Ci si può esercitare nel ritrovare significati connessi al processo di crescita psichica nei vari testi dell’antico alchimismo o nel Rosarium Philosophorum.
Ci sono però due poemi epici che dei processi psichici inconsci sono grandiose rappresentazioni simboliche che sarebbero, avendo tempo e voglia, tutti da indagare in quella direzione.
Uno è l’Iliade di Omero che è grandioso affresco simbolico di un potente ed apparentemente inesauribile conflitto intrapsichico risolvibile solo con l’accesso del Sé nella coscienza (la cara vecchia Troia) grazie all’astuzia ed all’intelligenza del suo rappresentante simbolico e cioè Ulisse.
Ma affresco simbolico di ben altra densità è l’altro poema omerico , l’Odissea, la quale va a rappresentare simbolicamente un lungo e complesso percorso di crescita psichica che si conclude anche qui con l’arrivo di Ulisse (sempre lui, sempre quello) nella amata Itaca.
Anche qui ci vorrebbe gran tempo e gran voglia per indagare il significato delle varie tappe di quel lungo viaggio ma mi limiterei qui a due aspetti di esso ed in particolare della sua parte terminale.
La figura di Penelope, nel suo fare e disfare la tela, rappresenta il lavorio inutile ed impotente della coscienza nel cercare di superare da sola il grossissimo guaio nel quale l’occupazione della sua casa da parte dei Porci/Proci l’ha cacciata.
I quali Proci da parte loro altro non rappresentano che le tantissime protesi del falso sé che la coscienza è costretta ad elaborare e costruire per sostituire l’assenza in sè del modello interiore di riferimento (il Sé), che dovrebbe aiutarla e guidarla nelle sue scelte di vita.
Il Sé/Ulisse d’altra parte ce la sta mettendo tutta per cercare di raggiungere casa sua lungo un viaggio decennale lungo e tormentoso rappresentazione di un particolare processo di crescita psichica.
Infine e finalmente come si sa Ulisse arriva ad Itaca , cencioso e malmesso.
Mendicante tra i mendicanti qualcuno disse che egli si presenta alla porta con il viso di Cristo.
Metafora assolutamente pertinente dato che una delle tante immagini simboliche del Sé è rappresentata proprio dal Cristo e la sua via dolorosa è ancora rappresentazione altra di quel percorso di cui si è detto.
Giunto si diceva a Itaca egli affronta i Proci.
Risolutivo è uno strumento a corda,non uno strumento musicale, ma un potente arco.
Un arco del quale solo lui riesce a tendere, agganciandone la corda, e rendendolo così operativo.
Un arco che simbolo e rappresentazione di quella seconda intelligenza , l’intuizione , della quale lungo questo percorso di byte molto si è parlato.
Grazie a quello strumento Ulisse con la sua freccia “fallica” centra i dodici cerchi degli scuri.
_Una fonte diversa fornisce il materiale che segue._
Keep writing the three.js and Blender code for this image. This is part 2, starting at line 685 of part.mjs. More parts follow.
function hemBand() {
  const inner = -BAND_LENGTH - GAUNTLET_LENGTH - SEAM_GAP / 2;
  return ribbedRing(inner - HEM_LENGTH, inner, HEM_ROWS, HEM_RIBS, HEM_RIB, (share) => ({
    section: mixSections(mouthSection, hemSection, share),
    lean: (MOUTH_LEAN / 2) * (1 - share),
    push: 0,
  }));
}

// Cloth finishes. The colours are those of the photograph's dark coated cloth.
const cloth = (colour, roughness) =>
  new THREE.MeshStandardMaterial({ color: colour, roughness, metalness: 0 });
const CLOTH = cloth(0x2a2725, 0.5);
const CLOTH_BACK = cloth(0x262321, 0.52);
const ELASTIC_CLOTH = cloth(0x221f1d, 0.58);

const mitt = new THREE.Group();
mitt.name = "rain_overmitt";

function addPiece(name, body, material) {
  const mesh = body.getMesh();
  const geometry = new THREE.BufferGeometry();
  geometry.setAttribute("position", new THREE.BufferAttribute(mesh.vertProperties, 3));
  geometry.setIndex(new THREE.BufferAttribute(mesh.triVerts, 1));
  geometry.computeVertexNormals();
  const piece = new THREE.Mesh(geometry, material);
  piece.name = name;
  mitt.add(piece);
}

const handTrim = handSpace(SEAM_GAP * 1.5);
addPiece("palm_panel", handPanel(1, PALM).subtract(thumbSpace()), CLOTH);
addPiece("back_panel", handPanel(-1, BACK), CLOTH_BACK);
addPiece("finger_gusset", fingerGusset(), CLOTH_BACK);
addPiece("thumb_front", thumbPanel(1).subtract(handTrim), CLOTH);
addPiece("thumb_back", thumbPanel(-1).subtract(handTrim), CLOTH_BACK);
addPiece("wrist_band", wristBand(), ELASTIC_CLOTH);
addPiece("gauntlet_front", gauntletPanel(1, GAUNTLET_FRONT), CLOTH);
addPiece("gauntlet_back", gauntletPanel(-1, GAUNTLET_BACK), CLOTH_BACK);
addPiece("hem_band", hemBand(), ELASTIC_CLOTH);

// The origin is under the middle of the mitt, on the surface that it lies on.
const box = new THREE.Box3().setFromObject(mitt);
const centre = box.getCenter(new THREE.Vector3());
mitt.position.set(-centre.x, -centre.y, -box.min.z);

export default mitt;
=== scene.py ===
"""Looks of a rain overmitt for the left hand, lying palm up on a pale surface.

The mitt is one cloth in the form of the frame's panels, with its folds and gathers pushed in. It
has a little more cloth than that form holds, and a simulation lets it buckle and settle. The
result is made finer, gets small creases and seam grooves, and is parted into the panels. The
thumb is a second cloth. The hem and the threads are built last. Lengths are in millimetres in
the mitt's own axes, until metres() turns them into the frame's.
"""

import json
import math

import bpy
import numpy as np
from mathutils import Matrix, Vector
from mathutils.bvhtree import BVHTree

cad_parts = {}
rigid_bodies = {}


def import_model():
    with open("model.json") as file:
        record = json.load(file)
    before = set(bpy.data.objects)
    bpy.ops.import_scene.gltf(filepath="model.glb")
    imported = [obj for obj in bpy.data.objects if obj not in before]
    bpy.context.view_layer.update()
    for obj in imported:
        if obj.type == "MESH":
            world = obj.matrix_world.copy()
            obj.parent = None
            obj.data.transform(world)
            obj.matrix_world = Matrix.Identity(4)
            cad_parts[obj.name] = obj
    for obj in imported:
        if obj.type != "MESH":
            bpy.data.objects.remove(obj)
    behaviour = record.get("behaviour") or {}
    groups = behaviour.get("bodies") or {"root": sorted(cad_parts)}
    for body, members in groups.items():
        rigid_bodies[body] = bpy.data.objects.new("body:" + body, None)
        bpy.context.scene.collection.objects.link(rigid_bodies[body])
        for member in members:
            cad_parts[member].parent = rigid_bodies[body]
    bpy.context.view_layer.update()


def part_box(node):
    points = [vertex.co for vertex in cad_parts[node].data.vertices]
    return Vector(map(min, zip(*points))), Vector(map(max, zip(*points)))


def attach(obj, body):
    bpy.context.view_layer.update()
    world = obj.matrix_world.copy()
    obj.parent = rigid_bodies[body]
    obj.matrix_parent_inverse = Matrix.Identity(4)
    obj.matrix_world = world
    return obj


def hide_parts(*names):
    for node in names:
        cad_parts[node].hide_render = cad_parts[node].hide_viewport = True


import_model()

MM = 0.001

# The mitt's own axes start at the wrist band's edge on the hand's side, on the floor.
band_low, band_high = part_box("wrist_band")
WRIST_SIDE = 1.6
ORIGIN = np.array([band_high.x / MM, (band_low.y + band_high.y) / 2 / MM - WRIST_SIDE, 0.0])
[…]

Omero non a caso sceglie questo numero simbolico il quale talora nei sogni appare come numero simbolo del Sé.
Il centrare i dodici fori degli scuri sta a rappresentare la capacità di capire intuitivamente tutti gli aspetti simbolici della totalità dell’individuo, il suo Sé appunto.
Dopo questa “bravata” di Ulisse inizia allora la mattanza cioè la liberazione della coscienza dalle protesi del falso sé affinchè il Sé, l’immagine del Sé , possa finalmente prendere possesso della sua casa.
A quel punto Penelope (la mente razionale, la coscienza razionale) potrà placarsi nel suo inutile rimuginio , nel suo inutile elaborare a vuoto, in quanto Ulisse ha infine raggiunto il suo scopo.